Yeah, I’m a big fan of the text. It also helps that the game actually has NPCs, who appear in the story, have characterization, banter with you, and all in all are fun. Seeing your character interact with each of them is darn fun. Seeing the scholar realize that he just accidentally insulted you is genuinely funny, one guy getting stuck in a graveyard is worth a laugh, and there’s more.
In addition, the minor mechanics work well. Leveling up recharges your stats, and especially early on, quests are enough to level. It still has the standard issue where Energy is the ‘god-stat’, since energy determineshow much you can quest, and questing determines a large amount of the XP you can get, in addition to being where the meat of the story is. Doing quests unlocks better weapons and armor, which helps with raids and PVP, and even unlocks better raids. Though, you can still do higher-level raids you haven’t unlocked, simply by following a Rallying Cry in the chat, which is how I got a large amount of high-level items.
Unfortunately, energy does begin to become less useful, thanks to quests requiring multiple trys to win, and due to quest energy requirements increasing. It’s better then Mafia Wars or Knights of the Crystal, though, since once the game kicks off, the energy requirements and your energy level increase at the same rate. You end up needing to wait a bit for energy to recharge, though. Fortunately, there’s PVP and Raids, which are genuinely fun.

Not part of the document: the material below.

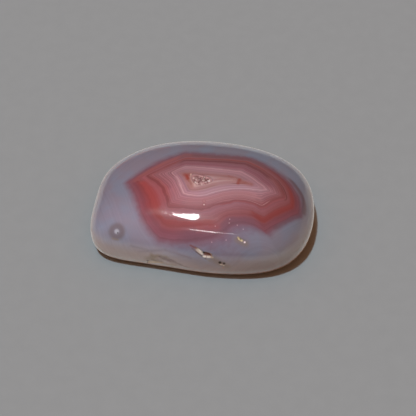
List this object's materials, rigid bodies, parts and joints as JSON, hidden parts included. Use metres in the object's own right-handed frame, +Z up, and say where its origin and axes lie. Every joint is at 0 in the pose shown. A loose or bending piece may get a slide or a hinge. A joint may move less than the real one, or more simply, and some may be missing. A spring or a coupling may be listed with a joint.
{
  "type": "banded agate cabochon",
  "caption": "Polished freeform cabochon of banded agate: flat base, rounded sides, gently domed top, with a small crystal-lined hollow at the centre of its bands.",
  "frame": {"origin": "middle of the flat base, under the middle of the stone's plan", "axes": "+Z up through the dome, +X along the stone's length, -Y towards the pitted front wall"},
  "size_m": [0.03, 0.0208, 0.008],
  "materials": {
    "banded_agate": "polished translucent chalcedony, red and pink bands inside grey-lavender ones",
    "quartz_druse": "small clear to pinkish quartz crystals with shiny faces"
  },
  "bodies": {
    "root": {"agate_stone": "banded_agate", "vug_crystals": "quartz_druse"}
  },
  "joints": []
}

There are four different types of PVP conflicts, each allowing you to use different equipment set-ups, and two of them even making a big deal about how many Friends you have tied to the account. Again, unlike Facebook games, there are MUCH better systems for getting Friends inside the game. I got a huge amount of friends just by going to the chatroom, and friending everyone who was already playing the game. So, instead of
bothering people who just want to connect with friends, you talk to people already playing the game, who genuinely want to meet new people inside it.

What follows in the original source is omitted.